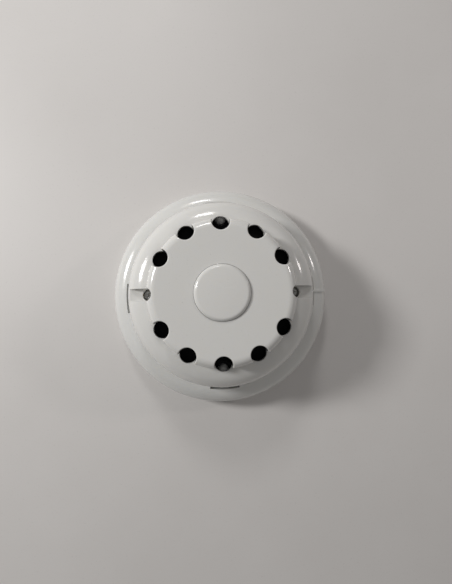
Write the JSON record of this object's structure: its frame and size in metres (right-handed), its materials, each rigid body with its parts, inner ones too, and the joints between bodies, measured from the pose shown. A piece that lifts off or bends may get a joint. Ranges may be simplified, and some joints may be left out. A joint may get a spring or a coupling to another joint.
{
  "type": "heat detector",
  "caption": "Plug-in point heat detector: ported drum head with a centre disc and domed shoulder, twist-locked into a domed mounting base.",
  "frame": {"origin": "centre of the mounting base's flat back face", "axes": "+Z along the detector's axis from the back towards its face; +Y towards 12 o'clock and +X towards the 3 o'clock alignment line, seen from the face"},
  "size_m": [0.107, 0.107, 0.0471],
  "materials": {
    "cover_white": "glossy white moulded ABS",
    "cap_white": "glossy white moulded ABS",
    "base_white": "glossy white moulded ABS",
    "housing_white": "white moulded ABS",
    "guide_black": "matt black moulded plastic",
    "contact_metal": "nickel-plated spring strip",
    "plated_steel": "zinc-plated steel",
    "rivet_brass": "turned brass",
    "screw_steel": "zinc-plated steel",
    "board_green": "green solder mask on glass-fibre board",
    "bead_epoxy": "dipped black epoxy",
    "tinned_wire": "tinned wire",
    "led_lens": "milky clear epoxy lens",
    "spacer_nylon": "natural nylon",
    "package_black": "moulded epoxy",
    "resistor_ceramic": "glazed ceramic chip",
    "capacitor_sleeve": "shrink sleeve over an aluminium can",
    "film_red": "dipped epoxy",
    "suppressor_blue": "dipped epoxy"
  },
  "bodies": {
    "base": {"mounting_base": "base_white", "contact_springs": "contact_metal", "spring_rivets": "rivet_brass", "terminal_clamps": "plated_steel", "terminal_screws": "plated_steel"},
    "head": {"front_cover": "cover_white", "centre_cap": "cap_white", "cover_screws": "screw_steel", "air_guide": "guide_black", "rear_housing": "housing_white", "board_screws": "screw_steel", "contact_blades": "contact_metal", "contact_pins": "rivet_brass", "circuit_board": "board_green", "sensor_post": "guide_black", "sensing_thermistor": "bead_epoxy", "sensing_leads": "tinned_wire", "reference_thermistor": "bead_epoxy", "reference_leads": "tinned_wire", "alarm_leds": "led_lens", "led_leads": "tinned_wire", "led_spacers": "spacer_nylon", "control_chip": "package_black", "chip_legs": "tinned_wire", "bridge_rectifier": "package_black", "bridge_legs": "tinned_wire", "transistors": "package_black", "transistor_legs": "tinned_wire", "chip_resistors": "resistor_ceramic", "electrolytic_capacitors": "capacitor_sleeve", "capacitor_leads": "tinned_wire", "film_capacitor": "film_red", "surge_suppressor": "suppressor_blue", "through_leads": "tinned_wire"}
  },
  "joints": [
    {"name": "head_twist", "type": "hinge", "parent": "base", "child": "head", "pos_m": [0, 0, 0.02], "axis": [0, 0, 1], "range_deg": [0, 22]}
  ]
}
------------------------------------------------------------
[Problem details] Reproduce the full listing exactly.

[Output for this exercise]
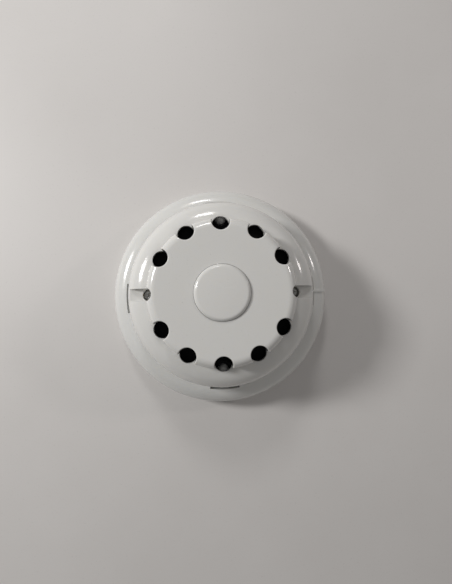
Write the JSON record of this object's structure: its frame and size in metres (right-handed), its materials, each rigid body with its parts, inner ones too, and the joints between bodies, measured from the pose shown. A piece that lifts off or bends may get a joint. Ranges may be simplified, and some joints may be left out. A joint may get a spring or a coupling to another joint.
{
  "type": "heat detector",
  "caption": "Plug-in point heat detector: ported drum head with a centre disc and domed shoulder, twist-locked into a domed mounting base.",
  "frame": {"origin": "centre of the mounting base's flat back face", "axes": "+Z along the detector's axis from the back towards its face; +Y towards 12 o'clock and +X towards the 3 o'clock alignment line, seen from the face"},
  "size_m": [0.107, 0.107, 0.0471],
  "materials": {
    "cover_white": "glossy white moulded ABS",
    "cap_white": "glossy white moulded ABS",
    "base_white": "glossy white moulded ABS",
    "housing_white": "white moulded ABS",
    "guide_black": "matt black moulded plastic",
    "contact_metal": "nickel-plated spring strip",
    "plated_steel": "zinc-plated steel",
    "rivet_brass": "turned brass",
    "screw_steel": "zinc-plated steel",
    "board_green": "green solder mask on glass-fibre board",
    "bead_epoxy": "dipped black epoxy",
    "tinned_wire": "tinned wire",
    "led_lens": "milky clear epoxy lens",
    "spacer_nylon": "natural nylon",
    "package_black": "moulded epoxy",
    "resistor_ceramic": "glazed ceramic chip",
    "capacitor_sleeve": "shrink sleeve over an aluminium can",
    "film_red": "dipped epoxy",
    "suppressor_blue": "dipped epoxy"
  },
  "bodies": {
    "base": {"mounting_base": "base_white", "contact_springs": "contact_metal", "spring_rivets": "rivet_brass", "terminal_clamps": "plated_steel", "terminal_screws": "plated_steel"},
    "head": {"front_cover": "cover_white", "centre_cap": "cap_white", "cover_screws": "screw_steel", "air_guide": "guide_black", "rear_housing": "housing_white", "board_screws": "screw_steel", "contact_blades": "contact_metal", "contact_pins": "rivet_brass", "circuit_board": "board_green", "sensor_post": "guide_black", "sensing_thermistor": "bead_epoxy", "sensing_leads": "tinned_wire", "reference_thermistor": "bead_epoxy", "reference_leads": "tinned_wire", "alarm_leds": "led_lens", "led_leads": "tinned_wire", "led_spacers": "spacer_nylon", "control_chip": "package_black", "chip_legs": "tinned_wire", "bridge_rectifier": "package_black", "bridge_legs": "tinned_wire", "transistors": "package_black", "transistor_legs": "tinned_wire", "chip_resistors": "resistor_ceramic", "electrolytic_capacitors": "capacitor_sleeve", "capacitor_leads": "tinned_wire", "film_capacitor": "film_red", "surge_suppressor": "suppressor_blue", "through_leads": "tinned_wire"}
  },
  "joints": [
    {"name": "head_twist", "type": "hinge", "parent": "base", "child": "head", "pos_m": [0, 0, 0.02], "axis": [0, 0, 1], "range_deg": [0, 22]}
  ]
}